There are a lot of easing functions, and each of them has a different feel. Many of them are also defined in CSS, as options for the "transition" property. When doing animations, you should almost always apply an easing function to give movements a feeling of physical weight. The MDN page on transition-timing-function has more details, and demonstrations so you can see what each easing value looks like in CSS.
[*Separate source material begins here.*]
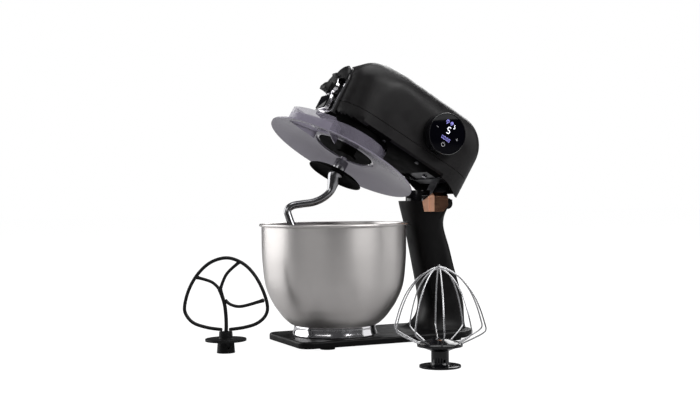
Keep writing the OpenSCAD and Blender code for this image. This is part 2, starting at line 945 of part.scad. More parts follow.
// Polished foot ring with three lugs for the seat's hooks
module bowl_foot() {
    color(chrome) {
        rotate_extrude() polygon([
            [foot_in, foot_z], [foot_out - 1, foot_z], [foot_out, foot_z + 1.5], [62.2, foot_top - 4],
            [61.8, foot_top + 2.2], [foot_in, foot_top + 1.6]]);
        rotate([0, 0, 90]) for (a = [0, 120, 240]) rotate([0, 0, a + 2])
            rotate_extrude(angle = 24) translate([54, foot_z + 2.2]) square([foot_in - 54 + 0.5, 3]);
    }
}

// Loose flat beater, standing on its socket

// A line of even width through the points, with round ends
module stroke(points, w) {
    for (i = [0 : len(points) - 2]) hull() {
        translate(points[i]) circle(r = w / 2, $fn = 16);
        translate(points[i + 1]) circle(r = w / 2, $fn = 16);
    }
}

beater_loop = [
    [-6, 33], [-26, 36], [-46, 43], [-57, 56], [-58, 70], [-51, 93], [-38, 114],
    [-20, 129.5], [2, 135.5], [22, 129.5], [38, 116], [51, 95], [59.5, 70], [58, 54], [46, 42],
    [28, 36], [6, 33]];
beater_stem = [[0, 24], [0.8, 36], [0.5, 52], [-1.5, 70], [-7.5, 90]];
beater_left = [[-7.5, 90], [-19, 101], [-40, 108]];
beater_right = [[-7.5, 90], [2, 112], [20, 129]];
beater_side = [[0.5, 74], [9, 68], [24, 66], [54, 74]];

module flat_beater() {
    color(black) translate(beater_at) rotate([0, 0, beater_turn]) rotate([90, 0, 0]) translate([0, 0, -3])
        linear_extrude(6) {
            stroke(smooth(beater_loop, 48), 5);
            stroke(smooth(beater_stem, 6), 5.4);
            stroke(smooth(beater_left, 6), 4.6);
            stroke(smooth(beater_right, 6), 4.6);
            stroke(smooth(beater_side, 8), 4.6);
        }
}

module beater_hub() {
    color(black) translate(beater_at) difference() {
        rotate_extrude() polygon([
            [0, 0], [13, 0], [11.8, 17], [29.5, 17], [29.5, 20], [10, 20.5], [9.5, 30], [0, 30]]);
        rod(tool_r + run, -1, 16);
        translate([0, 0, 8]) along_x(-20, 20, 1.7);
    }
}

// Loose whisk, standing on its base disc

whisk_line = [
    [26, 29], [44, 38], [56, 45], [60, 50], [58.5, 58], [52, 78], [42, 98], [27, 115], [11, 124.5],
    [0, 127]];

module whisk_wires() {
    half = smooth(whisk_line, 22);
    n = len(half);
    color(chrome) translate(whisk_at) for (i = [0 : whisk_loops - 1])
        rotate([0, 0, 180 * i / whisk_loops + 12]) {
            lift = i * (wire_d + 0.05) / 2;
            full = concat(
                [for (p = half) [p[0], 0, p[1] + lift * (1 - p[0] / 60)]],
                [for (k = [n - 2 : -1 : 0]) [-half[k][0], 0, half[k][1] + lift * (1 - half[k][0] / 60)]]);
            sweep(full, [for (p = full) wire_d / 2], [0, 1, 0], 8);
        }
}

module whisk_hub() {
    color(black) translate(whisk_at) difference() {
        rotate_extrude() polygon([
            [0, 0], [27, 0], [27, 2.6], [13, 3.4], [11.5, 6], [11.5, 21], [25, 26.5], [29.5, 27],
            [29.5, 30], [26, 32], [10, 36.5], [0, 37]]);
        rod(tool_r + run, -1, 18);
        translate([0, 0, 9]) along_x(-20, 20, 1.7);
    }
}

on_seat() stand_body();
on_seat() base_cover();
on_seat() base_screws();
on_seat() rubber_feet();
on_seat() bowl_seat();
on_seat() hinge_post();
on_seat() hinge_pin();
on_seat() button_guide();
on_seat() release_button();
on_seat() latch_bar();
on_seat() latch_spring();
on_seat() cord_gland();
on_seat() upper_housing();
on_seat() lower_housing();
on_seat() hinge_bracket();
on_seat() hinge_bushes();
on_seat() bracket_screws();
on_seat() gear_housing();
on_seat() gearbox_cover();
on_seat() gearbox_pillars();
on_seat() ring_gear();
on_seat() main_bearings();
on_seat() drip_ring();
on_seat() motor_stator();
on_seat() field_coils();
on_seat() motor_frame();
on_seat() drive_belt();
on_seat() housing_screws();
on_seat() hub_panel();
on_seat() hub_bezel();
on_seat() hub_collar();
on_seat() badge_block();
on_seat() badge_glass();
on_seat() display_housing();
on_seat() display_board();
on_seat() display_glass();
on_seat() dial_ring();
on_seat() rotor();
on_seat() motor_fan();
on_seat() motor_pulley();
on_seat() counter_gear();
on_seat() belt_pulley();
on_seat() main_shaft();
on_seat() main_gear();
on_seat() planet_carrier();
on_seat() tool_shaft();
on_seat() planet_gear();
on_seat() drive_pin();
on_seat() hook_socket();
on_seat() hook_shield();
on_seat() dough_hook();
on_seat() front_drive();
on_seat() hub_cap();
on_seat() splash_guard();
on_seat() bowl_shell();
on_seat() bowl_foot();
on_seat() flat_beater();
on_seat() beater_hub();
on_seat() whisk_wires();
on_seat() whisk_hub();
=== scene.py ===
"""Looks for the stand mixer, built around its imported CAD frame. Lengths in the shape code are in
millimetres above the table, with the head level, and are brought into the row frame at the end."""
import json
import math

import bmesh
import bpy
from mathutils import Matrix, Vector
from mathutils.bvhtree import BVHTree


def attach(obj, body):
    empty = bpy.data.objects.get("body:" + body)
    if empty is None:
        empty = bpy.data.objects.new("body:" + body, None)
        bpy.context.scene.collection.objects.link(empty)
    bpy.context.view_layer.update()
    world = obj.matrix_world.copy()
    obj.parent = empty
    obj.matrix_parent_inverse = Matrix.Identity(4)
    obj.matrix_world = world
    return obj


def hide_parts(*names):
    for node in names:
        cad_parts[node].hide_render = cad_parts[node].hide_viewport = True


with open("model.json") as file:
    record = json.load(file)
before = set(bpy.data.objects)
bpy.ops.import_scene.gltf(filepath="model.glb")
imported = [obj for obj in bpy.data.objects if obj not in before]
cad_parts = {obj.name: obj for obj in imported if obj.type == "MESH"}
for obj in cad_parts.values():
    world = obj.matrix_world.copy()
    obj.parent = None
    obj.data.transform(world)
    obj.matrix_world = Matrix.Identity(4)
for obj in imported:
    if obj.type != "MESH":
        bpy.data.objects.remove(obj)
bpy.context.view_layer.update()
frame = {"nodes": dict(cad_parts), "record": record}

SCENE = bpy.context.scene
NODES = frame["nodes"]
MM = Matrix.Scale(0.001, 4)
TABLE = -0.014
STAND = Matrix.Translation((0, 0, TABLE)) @ MM
# the hinge pin's axis, which runs along X
PIN = (179.5, 208.8)
PIVOT = Vector((0, *PIN))
HEAD_RAISE = -30.2
HEAD = (STAND @ Matrix.Translation(PIVOT) @ Matrix.Rotation(math.radians(HEAD_RAISE), 4, "X")
        @ Matrix.Translation(-PIVOT))
DIAL_AXIS = (104, 286)
DIAL = HEAD @ Matrix.Translation((0, *DIAL_AXIS))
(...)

All together, our animate function looks like this:

var animate = function() {
  var start = performance.now();
  var mode = this.dataset.mode;

  var draw = function(t) {
    var elapsed = t - start;
    // clamp to 1 as the max value
    var dt = Math.min(elapsed / 1000, 1);
    // add a little optional easing
    if (mode == "swing") dt = swing(dt);
    // convert dt to position
    var cx = dt * canvas.width;
    var cy = canvas.height / 2;
    //draw our circle
    context.clearRect(0, 0, canvas.width, canvas.height);
    context.beginPath();
    context.arc(cx, cy, cy, 0, Math.PI * 2);
    context.fill();
    // schedule the next frame if we're not done
    if (dt < 1) {
      requestAnimationFrame(draw);
    }
  };

  requestAnimationFrame(draw);
}

Clicking a button calls this function, and triggers the animation. In this case, it just moves a circle around. But it should be easy to imagine using a similar function to animate points between two positions on a scatterplot, or to animate the heights of a bar chart in response to a filter. I've used it to tween the position of a camera for a 3D visualization. You can even use a similar technique to transition the RGB components of two colors, creating a color fade on a canvas. The possibilities are endless—until we normalize them, at least.